Em última análise, Guerra e Paz é um testemunho da visão filosófica de Tolstói sobre a vida. Ele oferece uma narrativa épica que vai além das tramas pessoais e eventos históricos, explorando a essência da condição humana. O amor, a busca por significado e o confronto com o destino são temas universais, tratados com uma riqueza de detalhes que transforma os personagens em arquétipos da própria humanidade.

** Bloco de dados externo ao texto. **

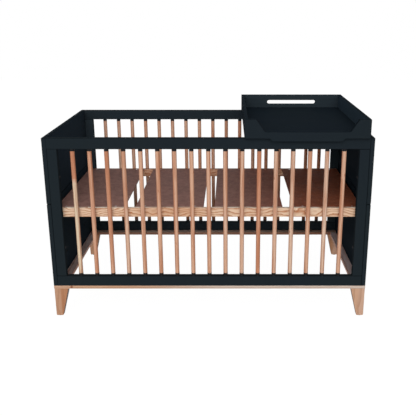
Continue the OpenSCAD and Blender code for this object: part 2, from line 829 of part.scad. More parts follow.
leg(-1, true);  // rear_left_leg
leg(1, true);  // rear_right_leg
glides();  // leg_glides
seam_dowel_set();  // seam_dowels
frame_dowel_set();  // frame_dowels
plinth_dowel_set();  // plinth_dowels
stile_bolt_set();  // stile_bolts
insert_set();  // insert_nuts
leg_screw_set();  // leg_screws
plinth_screw_set();  // plinth_screws
bracket_set();  // base_brackets
bracket_bolt_set();  // bracket_bolts
base_long_rail(false);  // base_front_rail
base_long_rail(true);  // base_rear_rail
base_end_rail(-1);  // base_left_rail
base_end_rail(1);  // base_right_rail
base_panel(0);  // base_panel_1
base_panel(1);  // base_panel_2
base_panel(2);  // base_panel_3
base_panel(3);  // base_panel_4
cleat_set();  // base_cleats
base_dowel_set();  // base_dowels
cleat_screw_set();  // cleat_screws
panel_screw_set();  // panel_screws
tray_front();  // tray_front_board
tray_rear();  // tray_rear_board
tray_side(-1);  // tray_left_board
tray_side(1);  // tray_right_board
floor_of_tray();  // tray_floor
stop_of_tray();  // tray_stop
tray_dowel_set();  // tray_dowels
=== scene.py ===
"""Gives a packed convertible crib its finishes and sets it on a plain pale floor.

Every piece of the crib comes from the frame and stays where it is. The operators give the pieces soft edges
and procedural finishes, piece by piece or by groups of like pieces, and the last one sets up the stage.
"""

import json
import math

import bpy
from bpy.props import FloatProperty, FloatVectorProperty, PointerProperty
from bpy.types import Operator, Panel, PropertyGroup
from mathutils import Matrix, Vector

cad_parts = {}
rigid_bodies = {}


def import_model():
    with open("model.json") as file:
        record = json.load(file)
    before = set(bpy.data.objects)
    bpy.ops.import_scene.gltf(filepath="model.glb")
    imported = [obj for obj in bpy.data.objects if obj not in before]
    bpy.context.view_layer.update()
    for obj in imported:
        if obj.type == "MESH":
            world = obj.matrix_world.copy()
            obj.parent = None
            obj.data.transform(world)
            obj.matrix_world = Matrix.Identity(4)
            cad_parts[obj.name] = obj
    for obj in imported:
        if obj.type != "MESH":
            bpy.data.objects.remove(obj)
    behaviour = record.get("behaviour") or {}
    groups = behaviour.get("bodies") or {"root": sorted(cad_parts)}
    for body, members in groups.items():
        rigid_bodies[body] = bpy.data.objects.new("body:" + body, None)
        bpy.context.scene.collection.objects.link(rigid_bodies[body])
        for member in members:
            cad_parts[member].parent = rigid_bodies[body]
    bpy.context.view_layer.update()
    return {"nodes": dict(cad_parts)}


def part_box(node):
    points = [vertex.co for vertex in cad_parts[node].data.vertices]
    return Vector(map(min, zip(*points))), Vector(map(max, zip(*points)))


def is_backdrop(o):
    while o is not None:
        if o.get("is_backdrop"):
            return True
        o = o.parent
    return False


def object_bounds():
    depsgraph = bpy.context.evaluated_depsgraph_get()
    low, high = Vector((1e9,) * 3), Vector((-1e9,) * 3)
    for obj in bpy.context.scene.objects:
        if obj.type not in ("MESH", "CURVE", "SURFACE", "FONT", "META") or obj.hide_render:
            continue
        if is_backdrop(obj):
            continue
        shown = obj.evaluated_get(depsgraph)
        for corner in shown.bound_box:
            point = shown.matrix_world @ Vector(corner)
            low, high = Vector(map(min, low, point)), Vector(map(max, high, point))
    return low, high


bl_info = {
    "name": "Convertible Crib Finishes",
    "version": (1, 0, 0),
    "blender": (4, 5, 0),
    "location": "View3D > Sidebar > Crib",
    "description": "Finishes and stage for a black crib with wooden bars and a changing tray",
    "category": "Object",
}

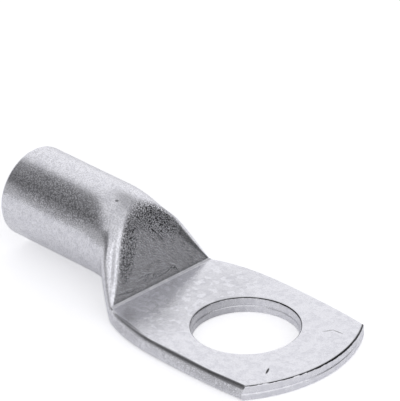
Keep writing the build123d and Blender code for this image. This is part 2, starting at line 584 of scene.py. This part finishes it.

Tolstói, ao escrever Guerra e Paz, criou um espelho através do qual podemos enxergar nossa própria complexidade. O poder da obra está, sobretudo, em sua capacidade de nos forçar a olhar para nossas escolhas, nossas ilusões e a inevitabilidade da morte com uma clareza quase brutal. No entanto, como nas palavras de Pierre Bezukhov: “Tudo passa, exceto o que é eterno.”

Por isso, Guerra e Paz não é apenas uma obra-prima da literatura russa ou mundial, mas um tratado atemporal sobre as tensões entre o caos e a ordem, o desejo humano de encontrar significado em um mundo que muitas vezes parece negá-lo, e a esperança eterna que reside no amor e na compaixão.

Tolstói constrói em Guerra e Paz uma narrativa monumental que transcende o tempo, oferecendo uma análise profunda sobre as vicissitudes da vida e da história. Sua crítica à ideia do grande homem histórico, a ênfase na busca espiritual e a maneira como a guerra é retratada como um processo de desumanização fazem desta obra um estudo penetrante sobre a complexidade da alma humana. Ao final, é o amor, em suas várias formas, que oferece uma rota para a redenção – uma mensagem que ressoa através dos tempos e ainda nos desafia a questionar nossas escolhas e valores.